On August 9, the planning board again reviewed the site plan and field changes Archer wanted to make to it. The board decided at that meeting to approve the modified site plan and rescinded the stop work order.

Earlier this month Scharf corresponded with village attorney John Lambert and complained the planning board did not hold the required public hearing.

In his letter, Scharf asked Lambert to review the actions of the planning board in regard to 29 Lake Street.

Lambert recommended the planning board back up and conduct a public hearing on the site plan application for the new house.

The board issued another stop work order and scheduled the public hearing that was to have taken place Tuesday.

But before its meeting, Lambert wrote a letter to the board advising them to adjourn the hearing on the basis that Schneider's subdivision application for the new lot was inadequate.

"I have reviewed said application which included a three-page supplemental form entitlted 'Cooperstown Planning Commission Application for Approval of Subdivision Plan.' This form has no authority with regard to the Cooperstown zoning law," he wrote.
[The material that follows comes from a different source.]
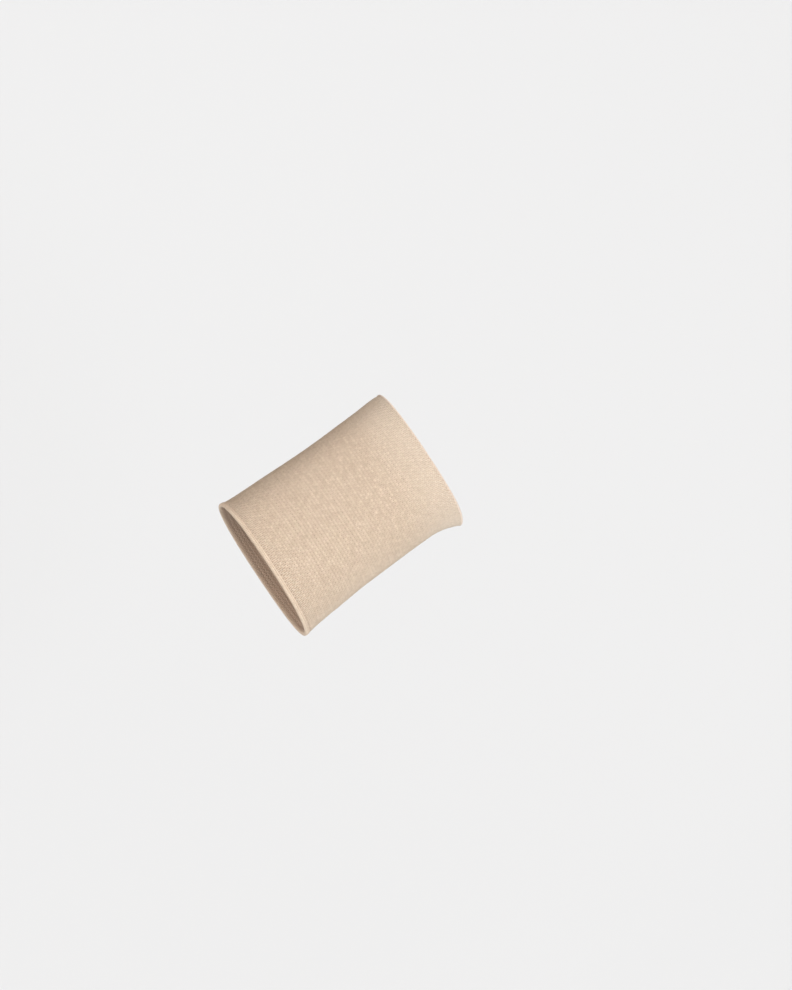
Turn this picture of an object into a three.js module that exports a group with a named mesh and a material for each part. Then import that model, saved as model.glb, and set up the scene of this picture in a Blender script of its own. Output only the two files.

Lambert recommended that Schneider resubmit his application with details about the size, dimension and "affect on the parcel to be subdivided as well as the surrounding properties."

Schneider's attorney Robert Burch objected to the cancellation of the hearing following the announcement by planning board chairman Teresa Drerup.

Burch said he was not quite sure what Lambert was saying and that it appeared to him the letter of the law had been met.

"I urge you to go ahead with the hearing," he told the board.

But Drerup said that under the threat of a lawsuit from a neighbor, the planning board was going to use all possible caution.

She also told Burch that the board would have postponed the hearing anyway because the zoning board of appeals needs to interpret the term "principal use" which is what triggers a site plan review.

"We want to do the right thing," she said.